Tuesday, April 22, 2014

THE HISTORY OF A VERY IRANIAN REVOLUTION

A young woman protests in Iran's so-called "Green Revolution" (for greater democracy) in 2009. The country is currently experiencing a wave of environmentalism, in part supported by Iranian Vice President Ebtekar
I had a look at - as distinct from a full reading of - Michael Axworthy's "Revolutionary Iran" over the Easter Bank Holiday. Whilst the book is now on my "To Read" list, just thought I'd share a few thoughts on a history which has just been brought bang up to date by Penguin (an updated paperback version came out this spring).

However, let me first caveat my comments by saying that I have never visited Iran and met very few Iranians. Other reviewers have described Axworthy as an "Iranophile" and some people may not share all his views. Nevertheless, the book resonates with my own limited knowledge and experience.

Ironically, perhaps most of all for the Americans, Iran has been an unexpected beneficiary of the  former United States-led "War on Terror" in Iraq and Afghanistan (countries where previous regimes and extremist groups had received US assistance before they turned against their western benefactors). As Axworthy points out: "The Iranians helped the coalition powers to set up the new democratic structures in both countries, though this has often gone unacknowledged. Instead, Iran has perversely been blamed for the fact that the removal of these enemies in Iraq and Afghanistan has enhanced Iran's regional (ie Middle Eastern) influence".

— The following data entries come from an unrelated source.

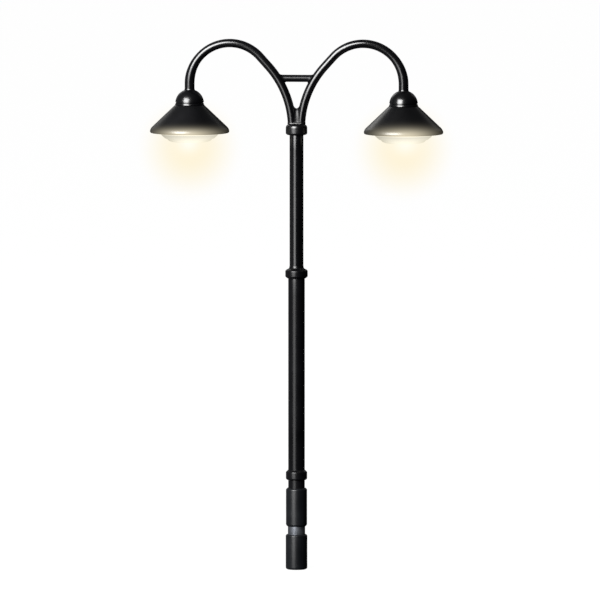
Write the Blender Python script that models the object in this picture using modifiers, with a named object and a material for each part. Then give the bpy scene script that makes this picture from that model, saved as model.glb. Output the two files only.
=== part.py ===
"""Twin-arm model railway lamp with a plug-in mast foot, scale 1:87.

Two conical shades with domed caps hang from swan-neck arms. The arms meet in a
fork on top of a stepped tubular mast, and the mast ends in a two-pole plug that
goes into a socket under the layout board.

Frame: metres, +Z up along the mast, +X towards the right-hand lamp. The origin is
on the mast's axis, at the underside of the base collar, where the board's socket
begins. All dimensions below are in millimetres.
"""

import math

import bmesh
import bpy
from mathutils import Matrix, Vector

MM = 0.001
ROUND = 32  # sides of a turned piece
GAP = 0.02  # clearance between pieces that touch

# Mast
LOWER_R, LOWER_BORE = 1.16, 0.99
LOWER_Z0, LOWER_Z1 = -5.00, 29.06
UPPER_R, UPPER_BORE = 0.97, 0.72
UPPER_Z0, UPPER_Z1 = 21.00, 49.07

# Arms: each rises straight out of the mast head, leans out on a wide bend, runs
# straight for a little, goes over the top on a tight bend and hangs down plumb.
ARM_R = 0.59
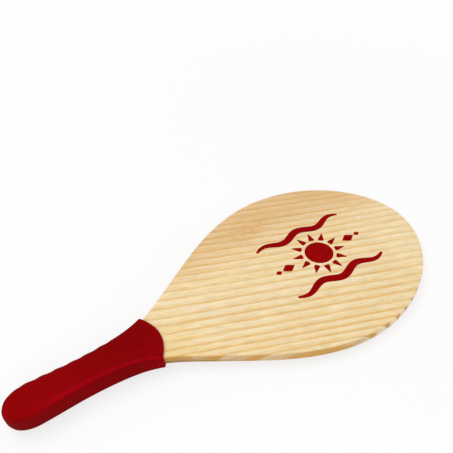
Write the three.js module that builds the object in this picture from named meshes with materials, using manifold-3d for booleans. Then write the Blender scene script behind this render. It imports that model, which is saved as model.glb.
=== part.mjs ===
// A frescobol racket, in millimetres, +Z up. It is made of four pieces: one pine board that is
// head and tang in one, two pine cheeks glued to the tang, and a foam-rubber sleeve with a closed
// butt, pulled over tang and cheeks. Nothing on it moves.
//
// Stations run along X from the butt of the sleeve to the tip of the head, and z = 0 is the
// board's middle plane. At the end the racket is set on the underside of its grip, with the
// origin under the middle of its length.

import * as THREE from 'three';
import { mergeVertices } from 'three/addons/utils/BufferGeometryUtils.js';
import Module from 'manifold-3d';

// Overall sizes of the board
const racketLength = 444;
const headWidth = 210;
const boardThickness = 9.8;
const boardEdgeRound = 1.2;

// The board's plan: where it is widest, where its flank turns, the narrow waist and the swell
const widestFromTip = 129;
const flankFromButt = 185.5;
const flankWidth = 107.5;
const waistFromButt = 65;
const waistWidth = 25.5;
const swellFromButt = 23.5;
const swellWidth = 28.3;

// Cheeks: full thickness, the ramp that runs out towards the head, and the bare wood's roundings
const cheekThickness = 4.6;
const rampFromButt = 92;
const rampLength = 51;
const handleEdgeRound = 4.4;
const handleDomeLength = 5.7;

// Sleeve: its walls, the fit over the wood, the tongue that its lip forms on each face, and how
// far the cheeks end short of the lip
const sleeveSideWall = 2.7;
const sleeveFaceWall = 2.2;
const sleeveEndWall = 2.7;
const fitGap = 0.3;
const lipCornerFromButt = 134;
const lipTongueReach = 9.5;
const cheekSetback = 5;

// Cuts run this far past what they cut
const overrun = 3;

// Distance under which two points are one
const weldDistance = 0.0001;

// How full each stretch of the outline is, as shares of the stretch's own length or width
const tipPullShare = 0.47;
const headPullShare = 0.58;
const headToFlankShare = 0.415;
const flankToHeadShare = 0.27;
const flankToWaistShare = 0.48;
const waistToFlankShare = 0.53;
const waistToSwellShare = 0.18;
const swellToWaistShare = 0.25;
const swellToEndShare = 0.555;
const endPullShare = 0.5;

// The flank's slope, as a share of the straight line from the waist to the widest place
const flankSteepShare = 1.69;

// A section's corner radius never takes more than this share of its smaller half
const cornerLimitShare = 0.95;

// Exponents of the ramp's run-out and of the butt's dome
const rampPower = 1.5;
const domePower = 3;

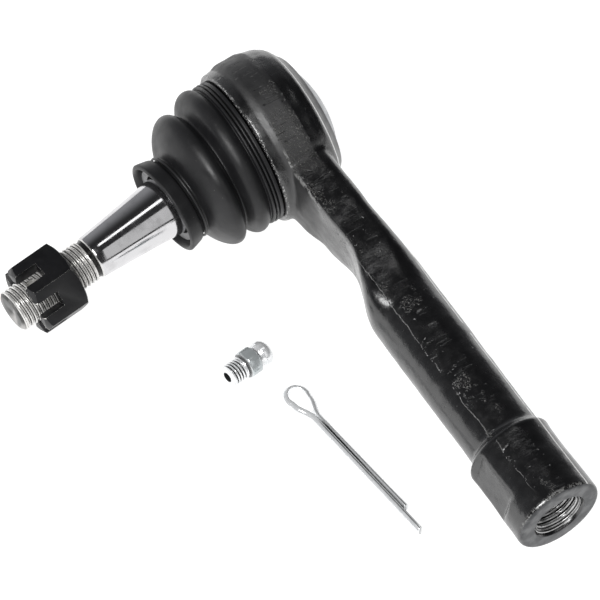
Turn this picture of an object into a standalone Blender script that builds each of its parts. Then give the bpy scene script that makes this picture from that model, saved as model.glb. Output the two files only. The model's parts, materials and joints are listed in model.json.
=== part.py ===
"""Outer tie rod end: forged housing, ball stud, bearing, boot, nut and loose fittings.

Everything is measured from the centre of the ball.  The shank runs along +X, the
stud along -Y and the flat of the joint faces +Z; an empty then lays the whole part
down on its head, its nut and the end of its shank.
"""
import math

import bmesh
import bpy
from mathutils import Vector

MM = 0.001
PART_NAME = "tie_rod_end"

# Rest pose on the table
BALL_X = -0.05822
BALL_Y = 0.03434
BALL_Z = 0.023196
REST_PITCH = math.radians(4.79)
REST_ROLL = math.radians(9.25)
STUD_SWING = math.radians(5.0)

# Housing
HEAD_R = 23.0
BOSS_R = 17.8
BOSS_END = 11.4
SHOULDER_AT = 8.1
SOCKET_R = 14.2
THROAT_R = 10.4
COVER_SEAT_R = 16.6
SHANK_R = 10.2
SHANK_SIDE = 1.1
SHANK_END = 139.0
END_R = 11.8
END_SIDE = 0.6
FLATS_START = 114.2
FLATS_END = 132.0
FLAT_HALF = 10.7
FLAT_TURN = math.radians(165.0)
BORE_R = 6.6
BORE_DEPTH = 46.0
BORE_MOUTH_R = 7.6

# Ball stud
BALL_R = 12.0
BALL_FLAT = 9.0
STUD_NECK_R = 7.2
TAPER_TOP_R = 8.35
TAPER_START = 35.6
TAPER_END = 59.9
TAPER_END_R = 6.2
THREAD_R = 5.95
STUD_TIP = 85.3
CROSS_HOLE_R = 1.8
CROSS_HOLE_AT = 77.2
SLOT_ANGLE = math.radians(96.0)

# Nut
NUT_AF = 19.0
NUT_INNER = 67.0
NUT_OUTER = 80.6
NUT_BORE_R = 6.25
SLOT_WIDTH = 4.6
SLOT_DEPTH = 6.6

# Loose pieces on the table
PIN_LEG_R = 1.55
PIN_GAP = 0.12
PIN_EYE_R = 2.3
PIN_LONG_LEG = 53.0
PIN_SHORT_LEG = 45.0
PIN_X = BALL_X + 0.0648
PIN_Y = BALL_Y - 0.0319
PIN_TURN = math.radians(4.8)
FITTING_X = BALL_X + 0.0497
FITTING_Y = BALL_Y - 0.0375
FITTING_TURN = math.radians(99.8)
FITTING_AF = 7.94

LATHE_STEPS = 44
LOFT_POINTS = 36


def clear_scene():
    for item in list(bpy.data.objects):
        bpy.data.objects.remove(item, do_unlink=True)


def make_material(name, colour, roughness, metallic):
    material = bpy.data.materials.new(name)
    material.use_nodes = True
    shader = material.node_tree.nodes["Principled BSDF"]
    shader.inputs["Base Color"].default_value = (*colour, 1.0)
    shader.inputs["Roughness"].default_value = roughness
    shader.inputs["Metallic"].default_value = metallic
    return material


def make_empty(name, parent=None, location=(0, 0, 0), rotation=(0, 0, 0)):
    empty = bpy.data.objects.new(name, None)
    bpy.data.collections[PART_NAME].objects.link(empty)
    empty.parent = parent
    empty.location = location
    empty.rotation_euler = rotation
    return empty


def add_object(name, data, parent, material=None):
    """Link a part, or a cutter if it has no material."""
    item = bpy.data.objects.new(name, data)
    item.parent = parent
    if material is None:
        bpy.data.collections["cutters"].objects.link(item)
        item.hide_render = True
        item.display_type = "WIRE"
    else:
        bpy.data.collections[PART_NAME].objects.link(item)
        data.materials.append(material)
    return item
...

Although Axworthy locates the Iranian Revolution of 1979 - and the removal of American together with other western powers from the country - within the great revolutionary trajectory which started in France and moved through Russia and thence to Tehran, I see Iran more as the location of the 20th century's third great revolution, following on from the Soviet and the Chinese. The question will be whether the key religious dimension of "Revolutionary Iran" will be sustained in the future, or whether Iran, like Russia and China, will be overcome by the same kind of secular materialism which has engulfed these and most other countries. Only time will tell.